■ Aim ■
Both the line containing "tilt_seat(loop_tube(-1, seat_length, seat_corner_radius)))" and the line containing "return low, high" are to be reproduced exactly, along with every line between them, and nothing more.

■ Given data ■
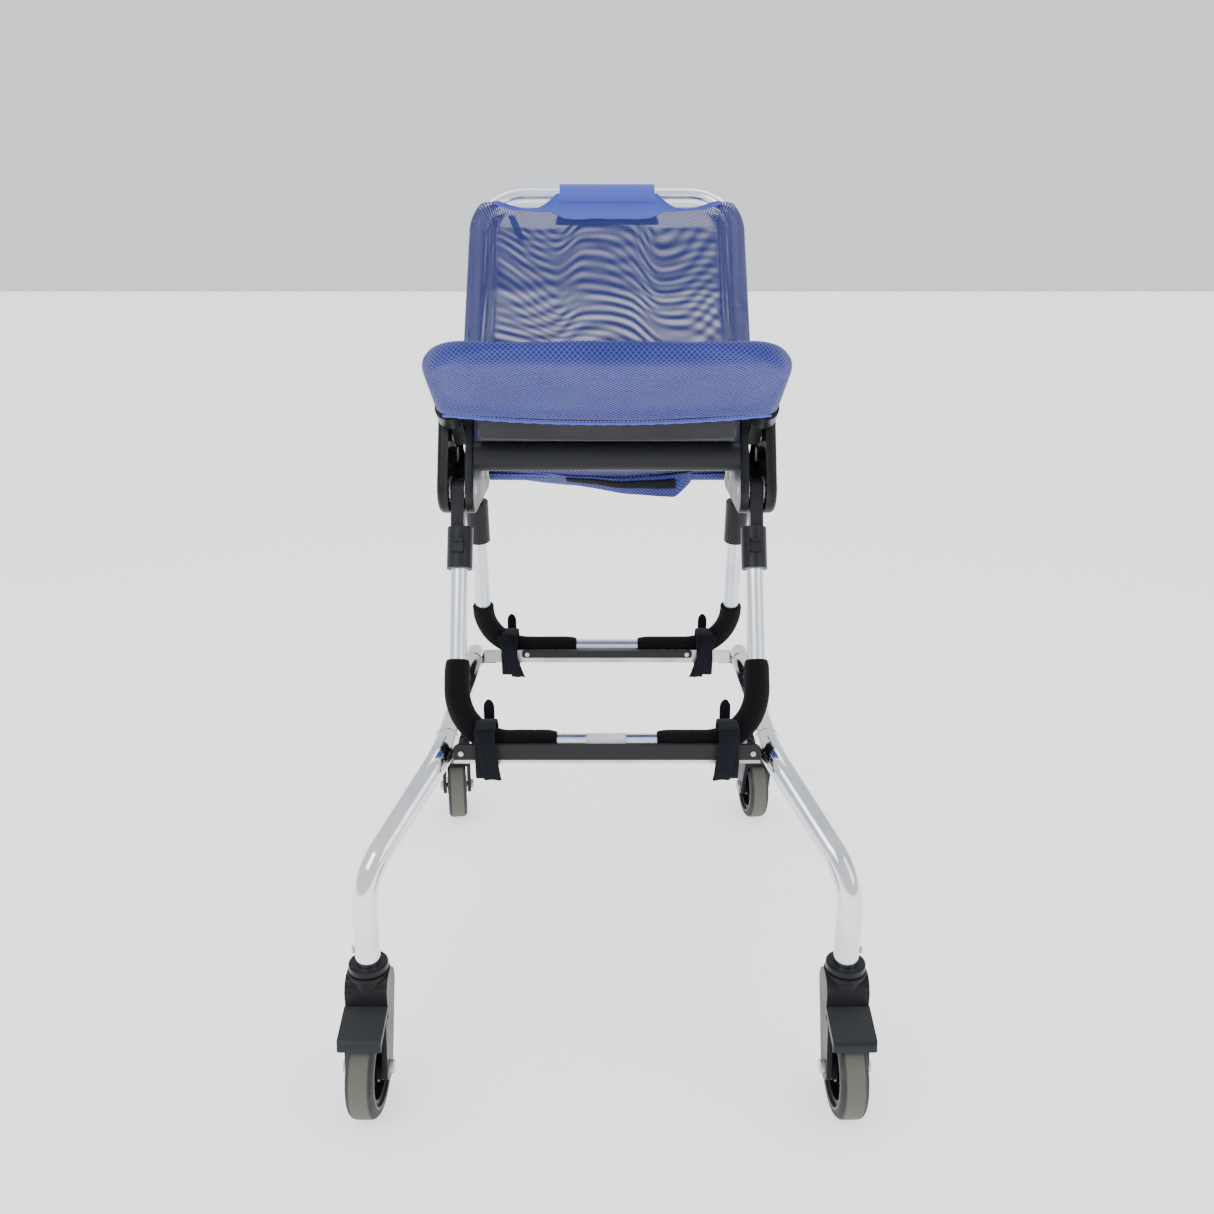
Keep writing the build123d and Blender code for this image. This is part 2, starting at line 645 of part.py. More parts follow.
# ---- export -------------------------------------------------------------------------------
def main():
    os.makedirs("parts", exist_ok=True)
    both_sides("side_tube", side_tube)
    write("front_rail", cross_rail(front_run, front_gutter_wall))
    write("rear_rail", cross_rail(rear_run, rear_gutter_wall))
    write("front_rail_strip", front_rail_strip())
    write("rear_rail_strip", rear_rail_strip())
    write("rail_brackets", [rail_bracket(s, c) for s in (-1, 1) for c in (front_run, rear_run)])
    screws = [strip_screw(s * (rail_half_length - 8), front_run, front_gutter_wall + 5) for s in (-1, 1)]
    screws += [strip_screw(s * (rear_strip_length / 2 - 7), rear_run,
                           rear_gutter_wall - rear_strip_height / 2) for s in (-1, 1)]
    rivets = [stem_rivet(s, x, y) for s in (-1, 1)
              for x, y in ((front_stem_x, front_stem_y), (rear_stem_x, rear_stem_y))]
    write("trolley_screws_and_rivets", screws + rivets)
    write("stem_plugs", [stem_plug(s, x, y) for s in (-1, 1)
                         for x, y in ((front_stem_x, front_stem_y), (rear_stem_x, rear_stem_y))])
    front_lean = math.tan(math.radians(front_leg_angle))
    rear_lean = -math.tan(math.radians(rear_leg_angle))
    both_sides("front_strap", lambda s: strap(s, front_run, front_lean))
    both_sides("rear_strap", lambda s: strap(s, rear_run, rear_lean))

    for name, caster in casters.items():
        for part, make in (("housing", housing), ("pedal", pedal), ("axle", axle),
                           ("rim", rim), ("tyre", tyre)):
            write(name + "_" + part, place(caster, make()))

    start = front_collar_start + 10
    write("front_leg_tube", hang(front_leg_pivot, -front_leg_angle, leg_tube(start, front_leg_length)))
    start = rear_collar_start + 10
    write("rear_leg_tube", hang(rear_leg_pivot, rear_leg_angle, leg_tube(start, rear_leg_length)))
    both_sides("front_foam", lambda s: hang(front_leg_pivot, -front_leg_angle, foam_sleeve(
        s, front_foam_start, front_leg_length, front_bare_gap)))
    both_sides("rear_foam", lambda s: hang(rear_leg_pivot, rear_leg_angle, foam_sleeve(
        s, rear_foam_start, rear_leg_length, rear_bare_gap)))
    both_sides("front_knuckle", lambda s: hang(front_leg_pivot, -front_leg_angle, front_knuckle(s)))
    both_sides("rear_knuckle", lambda s: hang(rear_leg_pivot, rear_leg_angle, rear_knuckle(s)))
    both_sides("front_catch", lambda s: hang(front_leg_pivot, -front_leg_angle, front_catch(s)))

    both_sides("hub_outer_cover", outer_cover)
    both_sides("hub_inner_cover", inner_cover)
    write("hub_pins_and_plates", pivot_pins(-1) + pivot_pins(1) + lock_plates(-1) + lock_plates(1))
    both_sides("release_button", release_button)
    write("cross_bar", cross_bar())

    write("seat_frame", tilt_seat(loop_tube(-1, seat_length, seat_corner_radius)))
    write("seat_arms", [tilt_seat(arm(
        s, -1, slot_centre_x - tongue_thickness / 2, slot_centre_x + tongue_thickness / 2,
        13.0)) for s in (-1, 1)])
    write("seat_cover", tilt_seat(seat_cover()))
    write("back_frame", tilt_back(loop_tube(1, back_length, back_corner_radius)))
    write("back_arms", [tilt_back(arm(
        s, 1, slot_centre_x + body_gap / 2, slot_outer_x - body_gap, 13.0)) for s in (-1, 1)])
    write("back_cover", tilt_back(back_cover()))
    write("sling", sling())


main()
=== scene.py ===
import json
import math

import bpy
import numpy as np
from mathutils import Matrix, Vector, noise


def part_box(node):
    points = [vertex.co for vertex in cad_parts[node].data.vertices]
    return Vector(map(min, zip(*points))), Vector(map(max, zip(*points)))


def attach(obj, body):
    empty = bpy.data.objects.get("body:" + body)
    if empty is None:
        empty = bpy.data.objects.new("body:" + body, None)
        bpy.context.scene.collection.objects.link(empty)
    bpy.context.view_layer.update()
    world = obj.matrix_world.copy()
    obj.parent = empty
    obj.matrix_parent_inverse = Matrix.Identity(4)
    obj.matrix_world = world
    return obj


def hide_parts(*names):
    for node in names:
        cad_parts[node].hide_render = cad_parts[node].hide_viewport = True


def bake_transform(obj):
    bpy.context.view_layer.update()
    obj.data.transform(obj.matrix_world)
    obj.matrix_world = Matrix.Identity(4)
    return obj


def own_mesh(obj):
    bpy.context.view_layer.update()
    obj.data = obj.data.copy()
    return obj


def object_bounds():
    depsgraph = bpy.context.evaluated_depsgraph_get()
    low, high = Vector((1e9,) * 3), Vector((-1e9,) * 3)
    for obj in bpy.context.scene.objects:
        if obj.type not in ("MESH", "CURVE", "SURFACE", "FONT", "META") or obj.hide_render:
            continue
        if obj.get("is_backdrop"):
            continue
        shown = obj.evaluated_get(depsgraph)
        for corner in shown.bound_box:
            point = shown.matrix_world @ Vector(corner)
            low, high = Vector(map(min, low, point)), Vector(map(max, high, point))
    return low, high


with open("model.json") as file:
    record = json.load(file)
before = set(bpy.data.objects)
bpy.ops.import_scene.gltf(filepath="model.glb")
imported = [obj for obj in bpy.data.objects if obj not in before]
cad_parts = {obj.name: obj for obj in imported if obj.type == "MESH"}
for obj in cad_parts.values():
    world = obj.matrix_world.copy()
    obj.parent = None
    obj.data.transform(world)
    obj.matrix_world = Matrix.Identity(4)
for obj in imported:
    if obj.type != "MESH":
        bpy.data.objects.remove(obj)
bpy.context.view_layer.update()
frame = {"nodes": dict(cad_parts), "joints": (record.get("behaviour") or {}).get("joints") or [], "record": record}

NODES = frame["nodes"]
MM = 0.001
# The drawing below measures Y from its own line; the frame's cross bar says how far that has moved.
SHIFT = sum(corner.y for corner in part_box("cross_bar")) / 2 / MM + 37.0

# ---- the frame's own dimensions, millimetres --------------------------------------------------
SEAT_PIVOT = (3.0, 648.0)
SEAT_ANGLE = math.radians(31.2)
BACK_PIVOT = (86.0, 588.0)
BACK_ANGLE = math.radians(53.0)
LOOP_X = 168.0
LEG_X = 160.0
LEG_BEND = 57.0
FRONT_LEG = ((-40.0, 592.0), math.radians(-26.57), 275.0, 187.0, 105.0)
REAR_LEG = ((86.0, 588.0), math.radians(11.9), 247.3, 183.5, 80.0)
FOAM_R = 14.0
TUBE_R = 9.5
BACK_TOP = 410.0
BACK_BEND = 60.0


def seat_point(x, u, v):
    """x across, u along the seat from its pivot, v up from its plane."""
    c, s = math.cos(SEAT_ANGLE), math.sin(SEAT_ANGLE)
    return (x, SEAT_PIVOT[0] - u * c + v * s, SEAT_PIVOT[1] + u * s + v * c)


def back_point(x, w, v):
    c, s = math.cos(BACK_ANGLE), math.sin(BACK_ANGLE)
    return (x, BACK_PIVOT[0] + w * c - v * s, BACK_PIVOT[1] + w * s + v * c)


def leg_point(leg, x, down, out):
    """down is the distance from the leg's pivot, out is backwards across its line."""
    (y, z), a = leg[0], leg[1]
    return (x, y + down * math.sin(a) + out * math.cos(a), z - down * math.cos(a) + out * math.sin(a))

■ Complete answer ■
    write("seat_frame", tilt_seat(loop_tube(-1, seat_length, seat_corner_radius)))
    write("seat_arms", [tilt_seat(arm(
        s, -1, slot_centre_x - tongue_thickness / 2, slot_centre_x + tongue_thickness / 2,
        13.0)) for s in (-1, 1)])
    write("seat_cover", tilt_seat(seat_cover()))
    write("back_frame", tilt_back(loop_tube(1, back_length, back_corner_radius)))
    write("back_arms", [tilt_back(arm(
        s, 1, slot_centre_x + body_gap / 2, slot_outer_x - body_gap, 13.0)) for s in (-1, 1)])
    write("back_cover", tilt_back(back_cover()))
    write("sling", sling())


main()
=== scene.py ===
import json
import math

import bpy
import numpy as np
from mathutils import Matrix, Vector, noise


def part_box(node):
    points = [vertex.co for vertex in cad_parts[node].data.vertices]
    return Vector(map(min, zip(*points))), Vector(map(max, zip(*points)))


def attach(obj, body):
    empty = bpy.data.objects.get("body:" + body)
    if empty is None:
        empty = bpy.data.objects.new("body:" + body, None)
        bpy.context.scene.collection.objects.link(empty)
    bpy.context.view_layer.update()
    world = obj.matrix_world.copy()
    obj.parent = empty
    obj.matrix_parent_inverse = Matrix.Identity(4)
    obj.matrix_world = world
    return obj


def hide_parts(*names):
    for node in names:
        cad_parts[node].hide_render = cad_parts[node].hide_viewport = True


def bake_transform(obj):
    bpy.context.view_layer.update()
    obj.data.transform(obj.matrix_world)
    obj.matrix_world = Matrix.Identity(4)
    return obj


def own_mesh(obj):
    bpy.context.view_layer.update()
    obj.data = obj.data.copy()
    return obj


def object_bounds():
    depsgraph = bpy.context.evaluated_depsgraph_get()
    low, high = Vector((1e9,) * 3), Vector((-1e9,) * 3)
    for obj in bpy.context.scene.objects:
        if obj.type not in ("MESH", "CURVE", "SURFACE", "FONT", "META") or obj.hide_render:
            continue
        if obj.get("is_backdrop"):
            continue
        shown = obj.evaluated_get(depsgraph)
        for corner in shown.bound_box:
            point = shown.matrix_world @ Vector(corner)
            low, high = Vector(map(min, low, point)), Vector(map(max, high, point))
    return low, high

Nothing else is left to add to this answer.